YOUR GOAL
Please give the listing again in its entirety, exactly as written.

───── DATASET EXCERPT ─────

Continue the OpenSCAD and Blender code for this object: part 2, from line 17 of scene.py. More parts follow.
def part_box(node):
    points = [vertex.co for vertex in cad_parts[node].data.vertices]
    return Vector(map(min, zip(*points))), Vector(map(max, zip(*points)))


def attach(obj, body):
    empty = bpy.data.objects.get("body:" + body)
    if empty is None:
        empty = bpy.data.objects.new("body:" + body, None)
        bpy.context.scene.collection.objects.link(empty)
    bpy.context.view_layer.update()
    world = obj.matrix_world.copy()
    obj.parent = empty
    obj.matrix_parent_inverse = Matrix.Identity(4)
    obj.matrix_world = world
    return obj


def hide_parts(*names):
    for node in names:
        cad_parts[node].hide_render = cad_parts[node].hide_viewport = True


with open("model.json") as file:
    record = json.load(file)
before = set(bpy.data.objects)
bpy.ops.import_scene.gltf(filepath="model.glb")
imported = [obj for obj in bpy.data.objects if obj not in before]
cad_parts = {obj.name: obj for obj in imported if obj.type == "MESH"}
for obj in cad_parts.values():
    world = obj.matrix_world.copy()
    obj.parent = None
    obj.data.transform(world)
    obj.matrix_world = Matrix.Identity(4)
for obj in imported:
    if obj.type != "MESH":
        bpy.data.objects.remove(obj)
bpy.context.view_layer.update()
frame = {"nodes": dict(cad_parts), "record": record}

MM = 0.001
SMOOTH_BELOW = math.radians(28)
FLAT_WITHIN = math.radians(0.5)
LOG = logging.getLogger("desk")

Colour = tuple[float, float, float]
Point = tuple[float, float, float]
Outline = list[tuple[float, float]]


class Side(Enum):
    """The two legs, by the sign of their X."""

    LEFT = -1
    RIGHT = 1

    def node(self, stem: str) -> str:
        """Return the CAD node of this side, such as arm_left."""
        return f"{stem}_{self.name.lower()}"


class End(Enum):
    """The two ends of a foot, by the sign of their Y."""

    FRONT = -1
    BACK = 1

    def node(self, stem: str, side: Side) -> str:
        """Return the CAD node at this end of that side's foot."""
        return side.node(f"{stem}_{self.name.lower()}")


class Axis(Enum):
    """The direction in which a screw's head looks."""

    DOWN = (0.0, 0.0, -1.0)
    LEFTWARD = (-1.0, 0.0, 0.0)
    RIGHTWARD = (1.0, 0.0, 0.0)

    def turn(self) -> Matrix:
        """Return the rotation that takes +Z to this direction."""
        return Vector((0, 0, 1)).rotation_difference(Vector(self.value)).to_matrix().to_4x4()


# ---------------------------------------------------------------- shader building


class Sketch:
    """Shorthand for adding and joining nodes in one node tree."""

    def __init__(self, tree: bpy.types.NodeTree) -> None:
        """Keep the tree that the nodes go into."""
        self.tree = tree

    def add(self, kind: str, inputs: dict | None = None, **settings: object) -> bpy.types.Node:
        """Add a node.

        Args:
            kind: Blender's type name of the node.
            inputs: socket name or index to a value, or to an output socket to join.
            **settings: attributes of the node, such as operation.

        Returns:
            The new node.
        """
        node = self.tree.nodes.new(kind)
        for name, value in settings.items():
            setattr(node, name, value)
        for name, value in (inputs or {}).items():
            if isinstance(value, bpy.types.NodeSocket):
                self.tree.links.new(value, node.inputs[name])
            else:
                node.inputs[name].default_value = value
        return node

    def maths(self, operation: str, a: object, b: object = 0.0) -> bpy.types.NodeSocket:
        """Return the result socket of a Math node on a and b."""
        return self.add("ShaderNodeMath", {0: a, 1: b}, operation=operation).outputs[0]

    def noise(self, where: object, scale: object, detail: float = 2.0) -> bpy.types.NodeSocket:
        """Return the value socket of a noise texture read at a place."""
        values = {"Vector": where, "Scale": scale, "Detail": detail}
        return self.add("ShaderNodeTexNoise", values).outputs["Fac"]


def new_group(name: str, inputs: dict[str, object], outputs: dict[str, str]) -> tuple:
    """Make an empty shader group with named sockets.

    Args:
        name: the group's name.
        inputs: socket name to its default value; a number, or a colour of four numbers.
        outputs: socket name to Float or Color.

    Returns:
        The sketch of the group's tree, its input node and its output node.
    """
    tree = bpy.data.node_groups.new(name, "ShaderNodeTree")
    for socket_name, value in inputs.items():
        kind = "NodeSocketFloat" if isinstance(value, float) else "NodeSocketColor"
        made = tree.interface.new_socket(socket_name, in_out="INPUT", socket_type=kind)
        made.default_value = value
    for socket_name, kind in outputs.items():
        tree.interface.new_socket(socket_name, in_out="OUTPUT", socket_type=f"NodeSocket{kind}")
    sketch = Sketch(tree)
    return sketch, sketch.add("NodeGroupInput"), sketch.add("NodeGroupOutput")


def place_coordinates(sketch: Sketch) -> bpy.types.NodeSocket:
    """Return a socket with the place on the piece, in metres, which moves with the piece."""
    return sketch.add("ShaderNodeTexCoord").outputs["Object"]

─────

WRITTEN RESPONSE
Continue the OpenSCAD and Blender code for this object: part 2, from line 17 of scene.py. More parts follow.
def part_box(node):
    points = [vertex.co for vertex in cad_parts[node].data.vertices]
    return Vector(map(min, zip(*points))), Vector(map(max, zip(*points)))


def attach(obj, body):
    empty = bpy.data.objects.get("body:" + body)
    if empty is None:
        empty = bpy.data.objects.new("body:" + body, None)
        bpy.context.scene.collection.objects.link(empty)
    bpy.context.view_layer.update()
    world = obj.matrix_world.copy()
    obj.parent = empty
    obj.matrix_parent_inverse = Matrix.Identity(4)
    obj.matrix_world = world
    return obj


def hide_parts(*names):
    for node in names:
        cad_parts[node].hide_render = cad_parts[node].hide_viewport = True


with open("model.json") as file:
    record = json.load(file)
before = set(bpy.data.objects)
bpy.ops.import_scene.gltf(filepath="model.glb")
imported = [obj for obj in bpy.data.objects if obj not in before]
cad_parts = {obj.name: obj for obj in imported if obj.type == "MESH"}
for obj in cad_parts.values():
    world = obj.matrix_world.copy()
    obj.parent = None
    obj.data.transform(world)
    obj.matrix_world = Matrix.Identity(4)
for obj in imported:
    if obj.type != "MESH":
        bpy.data.objects.remove(obj)
bpy.context.view_layer.update()
frame = {"nodes": dict(cad_parts), "record": record}

MM = 0.001
SMOOTH_BELOW = math.radians(28)
FLAT_WITHIN = math.radians(0.5)
LOG = logging.getLogger("desk")

Colour = tuple[float, float, float]
Point = tuple[float, float, float]
Outline = list[tuple[float, float]]


class Side(Enum):
    """The two legs, by the sign of their X."""

    LEFT = -1
    RIGHT = 1

    def node(self, stem: str) -> str:
        """Return the CAD node of this side, such as arm_left."""
        return f"{stem}_{self.name.lower()}"


class End(Enum):
    """The two ends of a foot, by the sign of their Y."""

    FRONT = -1
    BACK = 1

    def node(self, stem: str, side: Side) -> str:
        """Return the CAD node at this end of that side's foot."""
        return side.node(f"{stem}_{self.name.lower()}")


class Axis(Enum):
    """The direction in which a screw's head looks."""

    DOWN = (0.0, 0.0, -1.0)
    LEFTWARD = (-1.0, 0.0, 0.0)
    RIGHTWARD = (1.0, 0.0, 0.0)

    def turn(self) -> Matrix:
        """Return the rotation that takes +Z to this direction."""
        return Vector((0, 0, 1)).rotation_difference(Vector(self.value)).to_matrix().to_4x4()


# ---------------------------------------------------------------- shader building


class Sketch:
    """Shorthand for adding and joining nodes in one node tree."""

    def __init__(self, tree: bpy.types.NodeTree) -> None:
        """Keep the tree that the nodes go into."""
        self.tree = tree

    def add(self, kind: str, inputs: dict | None = None, **settings: object) -> bpy.types.Node:
        """Add a node.

        Args:
            kind: Blender's type name of the node.
            inputs: socket name or index to a value, or to an output socket to join.
            **settings: attributes of the node, such as operation.

        Returns:
            The new node.
        """
        node = self.tree.nodes.new(kind)
        for name, value in settings.items():
            setattr(node, name, value)
        for name, value in (inputs or {}).items():
            if isinstance(value, bpy.types.NodeSocket):
                self.tree.links.new(value, node.inputs[name])
            else:
                node.inputs[name].default_value = value
        return node

    def maths(self, operation: str, a: object, b: object = 0.0) -> bpy.types.NodeSocket:
        """Return the result socket of a Math node on a and b."""
        return self.add("ShaderNodeMath", {0: a, 1: b}, operation=operation).outputs[0]

    def noise(self, where: object, scale: object, detail: float = 2.0) -> bpy.types.NodeSocket:
        """Return the value socket of a noise texture read at a place."""
        values = {"Vector": where, "Scale": scale, "Detail": detail}
        return self.add("ShaderNodeTexNoise", values).outputs["Fac"]


def new_group(name: str, inputs: dict[str, object], outputs: dict[str, str]) -> tuple:
    """Make an empty shader group with named sockets.

    Args:
        name: the group's name.
        inputs: socket name to its default value; a number, or a colour of four numbers.
        outputs: socket name to Float or Color.

    Returns:
        The sketch of the group's tree, its input node and its output node.
    """
    tree = bpy.data.node_groups.new(name, "ShaderNodeTree")
    for socket_name, value in inputs.items():
        kind = "NodeSocketFloat" if isinstance(value, float) else "NodeSocketColor"
        made = tree.interface.new_socket(socket_name, in_out="INPUT", socket_type=kind)
        made.default_value = value
    for socket_name, kind in outputs.items():
        tree.interface.new_socket(socket_name, in_out="OUTPUT", socket_type=f"NodeSocket{kind}")
    sketch = Sketch(tree)
    return sketch, sketch.add("NodeGroupInput"), sketch.add("NodeGroupOutput")


def place_coordinates(sketch: Sketch) -> bpy.types.NodeSocket:
    """Return a socket with the place on the piece, in metres, which moves with the piece."""
    return sketch.add("ShaderNodeTexCoord").outputs["Object"]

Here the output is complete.